What the exercise asks =>
Give back the full material, exactly as it reads.

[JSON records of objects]
-------------------------

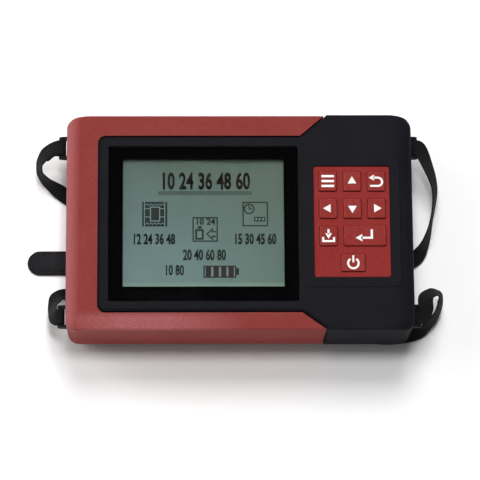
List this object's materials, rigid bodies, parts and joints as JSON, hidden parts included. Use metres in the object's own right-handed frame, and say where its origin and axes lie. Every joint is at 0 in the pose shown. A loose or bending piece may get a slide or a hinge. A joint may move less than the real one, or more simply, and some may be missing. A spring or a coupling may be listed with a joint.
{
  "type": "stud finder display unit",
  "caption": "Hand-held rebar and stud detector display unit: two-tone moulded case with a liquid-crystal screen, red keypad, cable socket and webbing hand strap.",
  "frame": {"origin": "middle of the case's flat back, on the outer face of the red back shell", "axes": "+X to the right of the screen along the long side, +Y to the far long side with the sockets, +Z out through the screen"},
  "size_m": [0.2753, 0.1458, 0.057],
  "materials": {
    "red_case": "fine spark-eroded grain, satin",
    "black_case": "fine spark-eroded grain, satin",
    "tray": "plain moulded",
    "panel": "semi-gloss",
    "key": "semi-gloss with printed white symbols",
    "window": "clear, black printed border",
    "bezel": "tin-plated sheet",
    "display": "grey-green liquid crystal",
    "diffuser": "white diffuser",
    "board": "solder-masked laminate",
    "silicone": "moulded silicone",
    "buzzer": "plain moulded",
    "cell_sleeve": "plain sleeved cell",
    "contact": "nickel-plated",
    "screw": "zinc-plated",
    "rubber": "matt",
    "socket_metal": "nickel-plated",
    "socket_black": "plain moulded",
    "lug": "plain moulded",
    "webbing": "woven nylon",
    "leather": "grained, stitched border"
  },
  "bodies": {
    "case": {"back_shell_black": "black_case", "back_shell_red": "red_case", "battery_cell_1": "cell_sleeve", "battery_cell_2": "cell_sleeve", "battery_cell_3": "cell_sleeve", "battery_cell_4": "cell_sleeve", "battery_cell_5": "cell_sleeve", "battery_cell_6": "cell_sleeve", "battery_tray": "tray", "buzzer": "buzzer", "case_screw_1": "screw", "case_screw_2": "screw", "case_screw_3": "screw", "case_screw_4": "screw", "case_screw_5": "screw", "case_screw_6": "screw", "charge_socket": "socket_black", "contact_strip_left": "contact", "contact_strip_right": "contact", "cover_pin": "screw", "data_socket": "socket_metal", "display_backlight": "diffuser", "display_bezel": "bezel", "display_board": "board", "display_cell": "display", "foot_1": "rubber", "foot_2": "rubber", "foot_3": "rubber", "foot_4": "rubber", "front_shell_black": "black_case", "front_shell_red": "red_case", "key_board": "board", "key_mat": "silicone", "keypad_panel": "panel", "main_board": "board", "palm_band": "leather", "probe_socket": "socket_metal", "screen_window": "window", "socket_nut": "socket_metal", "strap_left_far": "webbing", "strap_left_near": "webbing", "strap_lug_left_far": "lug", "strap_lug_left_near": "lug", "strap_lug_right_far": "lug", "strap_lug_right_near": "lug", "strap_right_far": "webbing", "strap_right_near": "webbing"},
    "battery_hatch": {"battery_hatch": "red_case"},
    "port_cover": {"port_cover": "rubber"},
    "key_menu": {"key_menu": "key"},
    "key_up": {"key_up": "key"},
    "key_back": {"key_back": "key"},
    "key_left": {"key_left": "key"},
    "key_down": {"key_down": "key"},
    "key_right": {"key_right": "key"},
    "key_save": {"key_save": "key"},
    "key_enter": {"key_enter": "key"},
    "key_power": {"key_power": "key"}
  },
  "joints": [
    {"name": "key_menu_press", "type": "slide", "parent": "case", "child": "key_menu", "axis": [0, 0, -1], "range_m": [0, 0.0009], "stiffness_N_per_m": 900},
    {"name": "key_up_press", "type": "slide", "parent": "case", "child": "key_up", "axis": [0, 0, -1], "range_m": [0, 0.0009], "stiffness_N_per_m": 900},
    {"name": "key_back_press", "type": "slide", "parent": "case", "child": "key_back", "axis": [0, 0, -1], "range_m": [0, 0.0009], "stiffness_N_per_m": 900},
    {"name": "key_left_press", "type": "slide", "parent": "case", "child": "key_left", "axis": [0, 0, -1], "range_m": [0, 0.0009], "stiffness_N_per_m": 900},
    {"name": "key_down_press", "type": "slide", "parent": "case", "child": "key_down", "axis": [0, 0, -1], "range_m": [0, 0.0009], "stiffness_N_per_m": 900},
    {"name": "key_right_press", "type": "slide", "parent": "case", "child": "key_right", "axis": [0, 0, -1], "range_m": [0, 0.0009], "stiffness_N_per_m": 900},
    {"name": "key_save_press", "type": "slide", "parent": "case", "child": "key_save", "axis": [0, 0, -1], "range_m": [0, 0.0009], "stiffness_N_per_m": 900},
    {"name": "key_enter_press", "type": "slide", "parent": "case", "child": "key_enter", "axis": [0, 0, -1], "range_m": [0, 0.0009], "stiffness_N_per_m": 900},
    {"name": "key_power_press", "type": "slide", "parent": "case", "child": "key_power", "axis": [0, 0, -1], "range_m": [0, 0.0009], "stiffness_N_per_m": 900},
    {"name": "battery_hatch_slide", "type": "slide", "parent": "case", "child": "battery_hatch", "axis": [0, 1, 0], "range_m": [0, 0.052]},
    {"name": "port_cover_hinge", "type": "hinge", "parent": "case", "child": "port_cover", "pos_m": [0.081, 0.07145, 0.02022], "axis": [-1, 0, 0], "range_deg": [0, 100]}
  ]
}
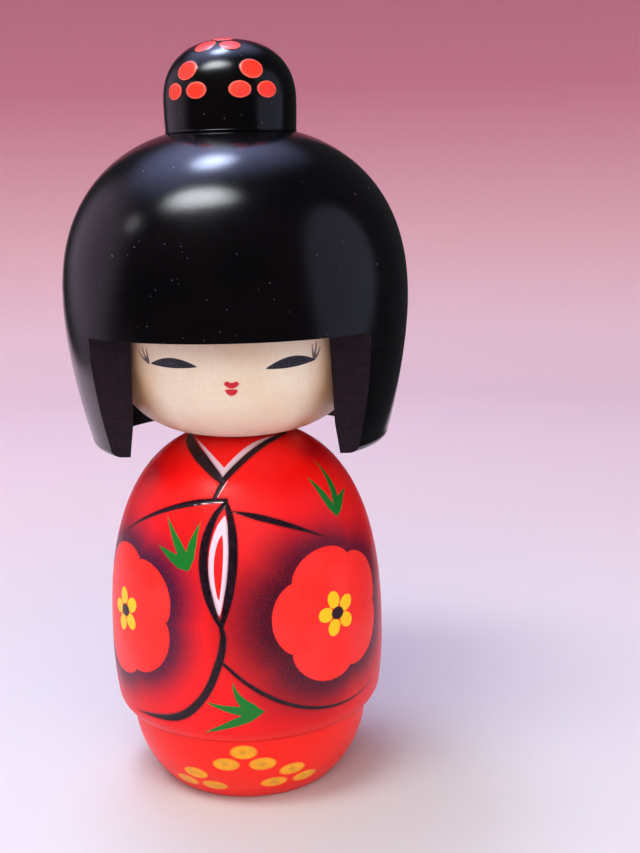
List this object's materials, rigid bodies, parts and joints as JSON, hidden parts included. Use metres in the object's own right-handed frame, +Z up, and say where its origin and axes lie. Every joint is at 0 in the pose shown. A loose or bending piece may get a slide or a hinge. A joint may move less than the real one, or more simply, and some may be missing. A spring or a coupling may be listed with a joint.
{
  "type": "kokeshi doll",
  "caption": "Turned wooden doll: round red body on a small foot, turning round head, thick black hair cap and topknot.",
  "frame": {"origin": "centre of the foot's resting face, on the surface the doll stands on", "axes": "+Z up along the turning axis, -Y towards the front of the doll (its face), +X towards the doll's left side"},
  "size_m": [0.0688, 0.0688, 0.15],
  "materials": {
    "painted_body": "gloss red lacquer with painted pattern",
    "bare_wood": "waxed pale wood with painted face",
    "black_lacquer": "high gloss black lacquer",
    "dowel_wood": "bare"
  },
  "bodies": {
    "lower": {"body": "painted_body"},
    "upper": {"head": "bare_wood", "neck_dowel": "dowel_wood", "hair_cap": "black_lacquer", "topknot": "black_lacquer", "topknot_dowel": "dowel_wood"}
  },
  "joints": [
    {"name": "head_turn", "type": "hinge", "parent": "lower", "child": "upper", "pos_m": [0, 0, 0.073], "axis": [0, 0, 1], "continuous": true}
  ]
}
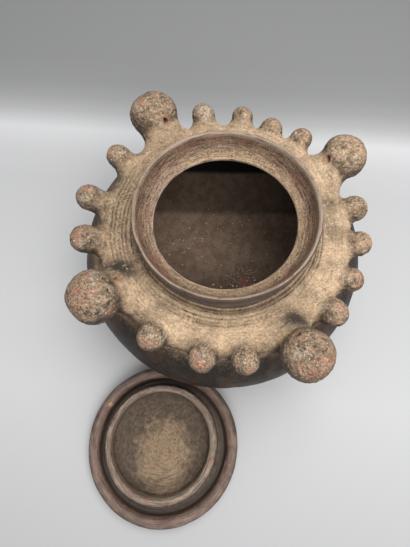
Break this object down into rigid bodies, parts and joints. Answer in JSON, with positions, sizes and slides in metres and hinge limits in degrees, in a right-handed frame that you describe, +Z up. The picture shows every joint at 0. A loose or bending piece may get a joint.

-------------------------

Final result =>
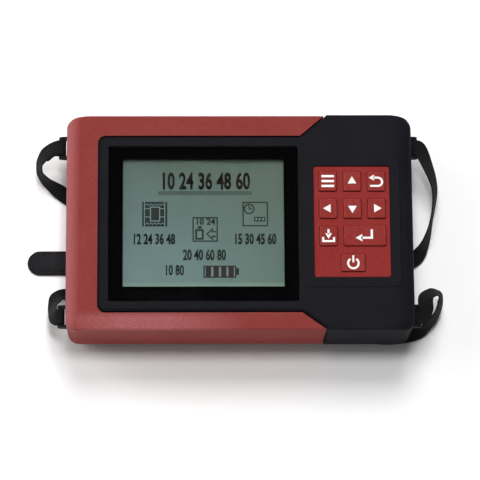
List this object's materials, rigid bodies, parts and joints as JSON, hidden parts included. Use metres in the object's own right-handed frame, and say where its origin and axes lie. Every joint is at 0 in the pose shown. A loose or bending piece may get a slide or a hinge. A joint may move less than the real one, or more simply, and some may be missing. A spring or a coupling may be listed with a joint.
{
  "type": "stud finder display unit",
  "caption": "Hand-held rebar and stud detector display unit: two-tone moulded case with a liquid-crystal screen, red keypad, cable socket and webbing hand strap.",
  "frame": {"origin": "middle of the case's flat back, on the outer face of the red back shell", "axes": "+X to the right of the screen along the long side, +Y to the far long side with the sockets, +Z out through the screen"},
  "size_m": [0.2753, 0.1458, 0.057],
  "materials": {
    "red_case": "fine spark-eroded grain, satin",
    "black_case": "fine spark-eroded grain, satin",
    "tray": "plain moulded",
    "panel": "semi-gloss",
    "key": "semi-gloss with printed white symbols",
    "window": "clear, black printed border",
    "bezel": "tin-plated sheet",
    "display": "grey-green liquid crystal",
    "diffuser": "white diffuser",
    "board": "solder-masked laminate",
    "silicone": "moulded silicone",
    "buzzer": "plain moulded",
    "cell_sleeve": "plain sleeved cell",
    "contact": "nickel-plated",
    "screw": "zinc-plated",
    "rubber": "matt",
    "socket_metal": "nickel-plated",
    "socket_black": "plain moulded",
    "lug": "plain moulded",
    "webbing": "woven nylon",
    "leather": "grained, stitched border"
  },
  "bodies": {
    "case": {"back_shell_black": "black_case", "back_shell_red": "red_case", "battery_cell_1": "cell_sleeve", "battery_cell_2": "cell_sleeve", "battery_cell_3": "cell_sleeve", "battery_cell_4": "cell_sleeve", "battery_cell_5": "cell_sleeve", "battery_cell_6": "cell_sleeve", "battery_tray": "tray", "buzzer": "buzzer", "case_screw_1": "screw", "case_screw_2": "screw", "case_screw_3": "screw", "case_screw_4": "screw", "case_screw_5": "screw", "case_screw_6": "screw", "charge_socket": "socket_black", "contact_strip_left": "contact", "contact_strip_right": "contact", "cover_pin": "screw", "data_socket": "socket_metal", "display_backlight": "diffuser", "display_bezel": "bezel", "display_board": "board", "display_cell": "display", "foot_1": "rubber", "foot_2": "rubber", "foot_3": "rubber", "foot_4": "rubber", "front_shell_black": "black_case", "front_shell_red": "red_case", "key_board": "board", "key_mat": "silicone", "keypad_panel": "panel", "main_board": "board", "palm_band": "leather", "probe_socket": "socket_metal", "screen_window": "window", "socket_nut": "socket_metal", "strap_left_far": "webbing", "strap_left_near": "webbing", "strap_lug_left_far": "lug", "strap_lug_left_near": "lug", "strap_lug_right_far": "lug", "strap_lug_right_near": "lug", "strap_right_far": "webbing", "strap_right_near": "webbing"},
    "battery_hatch": {"battery_hatch": "red_case"},
    "port_cover": {"port_cover": "rubber"},
    "key_menu": {"key_menu": "key"},
    "key_up": {"key_up": "key"},
    "key_back": {"key_back": "key"},
    "key_left": {"key_left": "key"},
    "key_down": {"key_down": "key"},
    "key_right": {"key_right": "key"},
    "key_save": {"key_save": "key"},
    "key_enter": {"key_enter": "key"},
    "key_power": {"key_power": "key"}
  },
  "joints": [
    {"name": "key_menu_press", "type": "slide", "parent": "case", "child": "key_menu", "axis": [0, 0, -1], "range_m": [0, 0.0009], "stiffness_N_per_m": 900},
    {"name": "key_up_press", "type": "slide", "parent": "case", "child": "key_up", "axis": [0, 0, -1], "range_m": [0, 0.0009], "stiffness_N_per_m": 900},
    {"name": "key_back_press", "type": "slide", "parent": "case", "child": "key_back", "axis": [0, 0, -1], "range_m": [0, 0.0009], "stiffness_N_per_m": 900},
    {"name": "key_left_press", "type": "slide", "parent": "case", "child": "key_left", "axis": [0, 0, -1], "range_m": [0, 0.0009], "stiffness_N_per_m": 900},
    {"name": "key_down_press", "type": "slide", "parent": "case", "child": "key_down", "axis": [0, 0, -1], "range_m": [0, 0.0009], "stiffness_N_per_m": 900},
    {"name": "key_right_press", "type": "slide", "parent": "case", "child": "key_right", "axis": [0, 0, -1], "range_m": [0, 0.0009], "stiffness_N_per_m": 900},
    {"name": "key_save_press", "type": "slide", "parent": "case", "child": "key_save", "axis": [0, 0, -1], "range_m": [0, 0.0009], "stiffness_N_per_m": 900},
    {"name": "key_enter_press", "type": "slide", "parent": "case", "child": "key_enter", "axis": [0, 0, -1], "range_m": [0, 0.0009], "stiffness_N_per_m": 900},
    {"name": "key_power_press", "type": "slide", "parent": "case", "child": "key_power", "axis": [0, 0, -1], "range_m": [0, 0.0009], "stiffness_N_per_m": 900},
    {"name": "battery_hatch_slide", "type": "slide", "parent": "case", "child": "battery_hatch", "axis": [0, 1, 0], "range_m": [0, 0.052]},
    {"name": "port_cover_hinge", "type": "hinge", "parent": "case", "child": "port_cover", "pos_m": [0.081, 0.07145, 0.02022], "axis": [-1, 0, 0], "range_deg": [0, 100]}
  ]
}
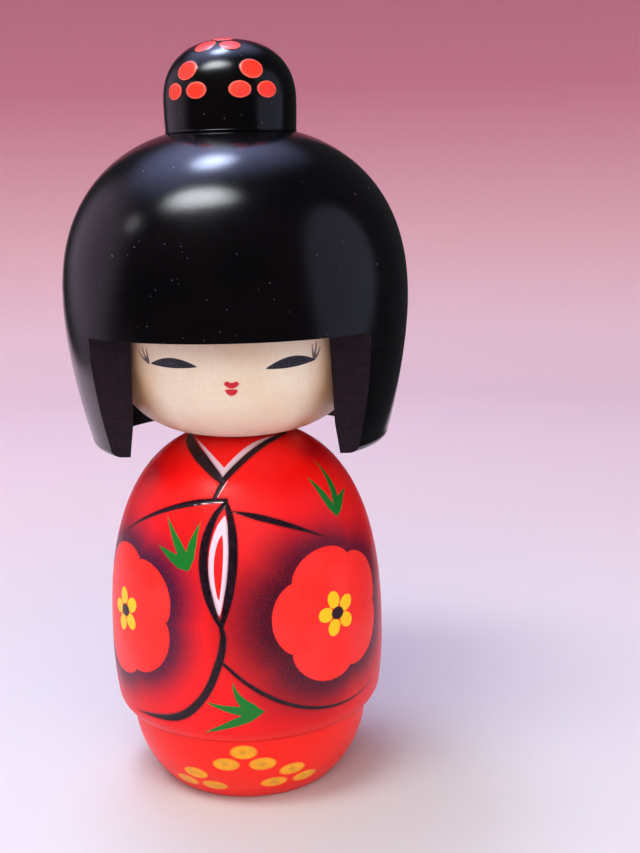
List this object's materials, rigid bodies, parts and joints as JSON, hidden parts included. Use metres in the object's own right-handed frame, +Z up, and say where its origin and axes lie. Every joint is at 0 in the pose shown. A loose or bending piece may get a slide or a hinge. A joint may move less than the real one, or more simply, and some may be missing. A spring or a coupling may be listed with a joint.
{
  "type": "kokeshi doll",
  "caption": "Turned wooden doll: round red body on a small foot, turning round head, thick black hair cap and topknot.",
  "frame": {"origin": "centre of the foot's resting face, on the surface the doll stands on", "axes": "+Z up along the turning axis, -Y towards the front of the doll (its face), +X towards the doll's left side"},
  "size_m": [0.0688, 0.0688, 0.15],
  "materials": {
    "painted_body": "gloss red lacquer with painted pattern",
    "bare_wood": "waxed pale wood with painted face",
    "black_lacquer": "high gloss black lacquer",
    "dowel_wood": "bare"
  },
  "bodies": {
    "lower": {"body": "painted_body"},
    "upper": {"head": "bare_wood", "neck_dowel": "dowel_wood", "hair_cap": "black_lacquer", "topknot": "black_lacquer", "topknot_dowel": "dowel_wood"}
  },
  "joints": [
    {"name": "head_turn", "type": "hinge", "parent": "lower", "child": "upper", "pos_m": [0, 0, 0.073], "axis": [0, 0, 1], "continuous": true}
  ]
}
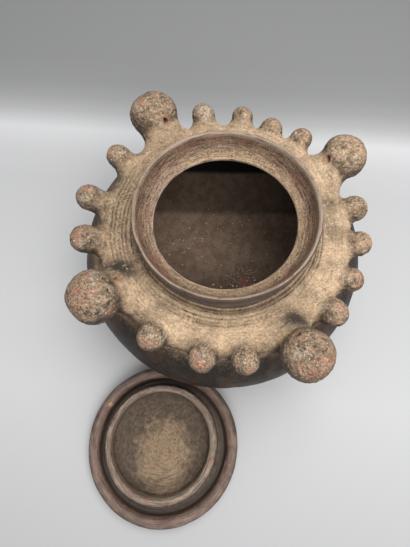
Break this object down into rigid bodies, parts and joints. Answer in JSON, with positions, sizes and slides in metres and hinge limits in degrees, in a right-handed frame that you describe, +Z up. The picture shows every joint at 0. A loose or bending piece may get a joint.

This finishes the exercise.